Written instruction
Repeat exactly the lines of the listing below, please, starting with the first and ending with the line containing "return pieces"; leave out the rest.
##### Data section #####
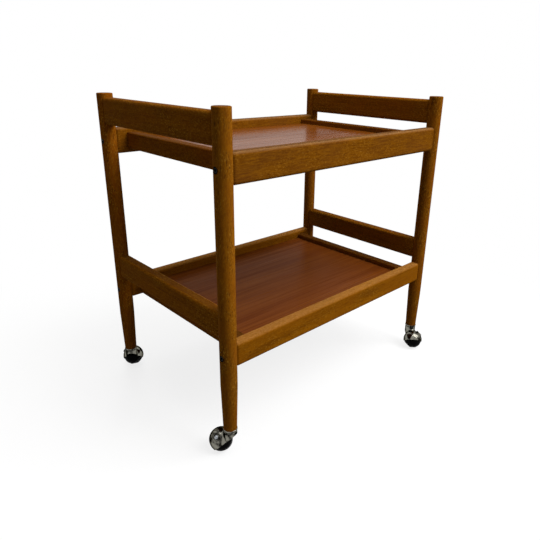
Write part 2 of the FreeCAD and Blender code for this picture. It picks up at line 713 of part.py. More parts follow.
def fasteners():
    """Bolts, barrel nuts and dowels, each kind a group of separate solids."""
    board_length = BOARD_DOWEL_IN_POST + BOARD_DOWEL_IN_BOARD
    rail_length = RAIL_DOWEL_IN_SIDE + RAIL_DOWEL_IN_END
    groups = {
        "frame_bolts": make_bolts(),
        "barrel_nuts": make_barrel_nuts(),
        "board_dowels": dowels(board_dowel_places(), BOARD_DOWEL_DIAMETER, board_length),
        "tray_rail_dowels": dowels(rail_dowel_places(), RAIL_DOWEL_DIAMETER, rail_length),
    }
    return {name: Part.makeCompound(group) for name, group in groups.items()}


def castor_pieces():
    """Every castor's pieces, named for their corner."""
    makers = {
        "collar": make_collar,
        "sleeve": make_sleeve,
        "thrust_washer": make_thrust_washer,
        "stem": make_stem,
        "stem_ring": make_stem_ring,
        "castor_hood": make_hood,
        "castor_axle": make_axle,
        "castor_wheel": make_wheel,
    }
    pieces = {}
    for corner in CORNERS:
        for name, make in makers.items():
            pieces[corner + "_" + name] = make(corner)
    return pieces


def main():
    """Build every piece and write its STEP file."""
    os.makedirs("parts", exist_ok=True)
    pieces = {**wooden_pieces(), **fasteners(), **castor_pieces()}
    for name, shape in pieces.items():
        shape.exportStep("parts/" + name + ".step")
        print(name, "solids", len(shape.Solids), "volume", round(shape.Volume, 1),
              "valid", shape.isValid())


main()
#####
Written reply
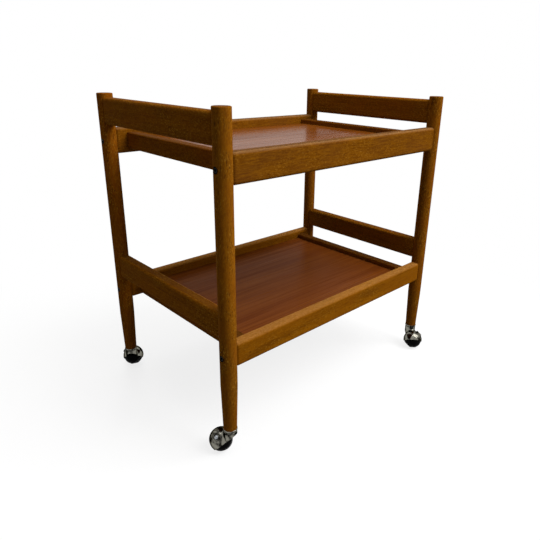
Write part 2 of the FreeCAD and Blender code for this picture. It picks up at line 713 of part.py. More parts follow.
def fasteners():
    """Bolts, barrel nuts and dowels, each kind a group of separate solids."""
    board_length = BOARD_DOWEL_IN_POST + BOARD_DOWEL_IN_BOARD
    rail_length = RAIL_DOWEL_IN_SIDE + RAIL_DOWEL_IN_END
    groups = {
        "frame_bolts": make_bolts(),
        "barrel_nuts": make_barrel_nuts(),
        "board_dowels": dowels(board_dowel_places(), BOARD_DOWEL_DIAMETER, board_length),
        "tray_rail_dowels": dowels(rail_dowel_places(), RAIL_DOWEL_DIAMETER, rail_length),
    }
    return {name: Part.makeCompound(group) for name, group in groups.items()}


def castor_pieces():
    """Every castor's pieces, named for their corner."""
    makers = {
        "collar": make_collar,
        "sleeve": make_sleeve,
        "thrust_washer": make_thrust_washer,
        "stem": make_stem,
        "stem_ring": make_stem_ring,
        "castor_hood": make_hood,
        "castor_axle": make_axle,
        "castor_wheel": make_wheel,
    }
    pieces = {}
    for corner in CORNERS:
        for name, make in makers.items():
            pieces[corner + "_" + name] = make(corner)
    return pieces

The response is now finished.